Not better bargain will you make
t'is your turn now. Give for their sake.

One minute a year is all they ask
One minute for blood and gore
Just stop and thank the Lord you´re here
Because they died in war.


Ladies and gentlemen, members of the Royal Canadian Pipes, Drums and Colours and their companions, dear guests:

As Chairman of the Foundation Welcome Again Veterans I heartily welcome you to the Canadian War Cemetery in Holten on the occasion of your visit to this area before you are participating in the the ceremony on June 6th on Juno Beach in Normandy.

Some of the toughest battles experienced by the Canadian Army, as it fought his way across Europe during World War II took place in the Netherlands.
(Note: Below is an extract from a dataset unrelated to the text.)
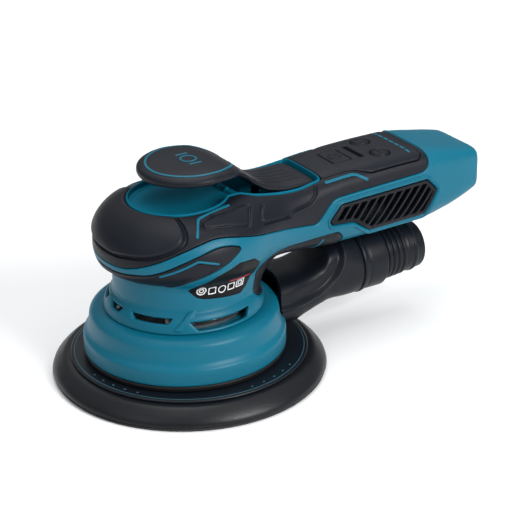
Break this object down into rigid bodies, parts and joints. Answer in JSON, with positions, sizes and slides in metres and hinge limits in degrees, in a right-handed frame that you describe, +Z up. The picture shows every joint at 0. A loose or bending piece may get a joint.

It was here in May 1945 that the war ended for the Canadians, who stayed on as guests and helpers during post-wartime.  They became friends of the Dutch people, who were and still are thankful to the Canadians for their efforts in the liberation of this country making an end of 5 years of occupation and terror.

The ties forged in war between Canada and the Netherlands have remained equally strong during the almost 60 years of peace.

Now you are here, visiting one of the Canadian War Cemeteries in the Netherlands. You can see now by your own eyes what war causes. Here are buried those brave men who did not make it home. They gave their life for our and your freedom too. Young men in the prime of their life, with an own name and own face. We don´t know these soldiers, nor do we know their faces.  Nevertheless we feel a strong bond with them. Although they are buried in a foreign country, their last resting place is among friends.

It has therefore became a part of the curriculum of the youth of  Holten to lay down flowers on the graves every year on May 4th, the Dutch National Commemoration Day, and put burning candles on each of the 1,394 graves on Christmas Eve.

It is hard for those who never had the experience of being occupied, of terror, of deportation, of concentration-camps, to imagine what war is. But if you look around here, this is what war causes....

War, danger of war, hate and discrimination are still not far from us today.  The purpose of life can and must be to live together in peace, freedom and toleration. If you want to have the right to live in that way,  you have the duty to give it to others too. Its the task of us all to do all efforts to keep peace, so that those young men who are buried here didn´t die in vain.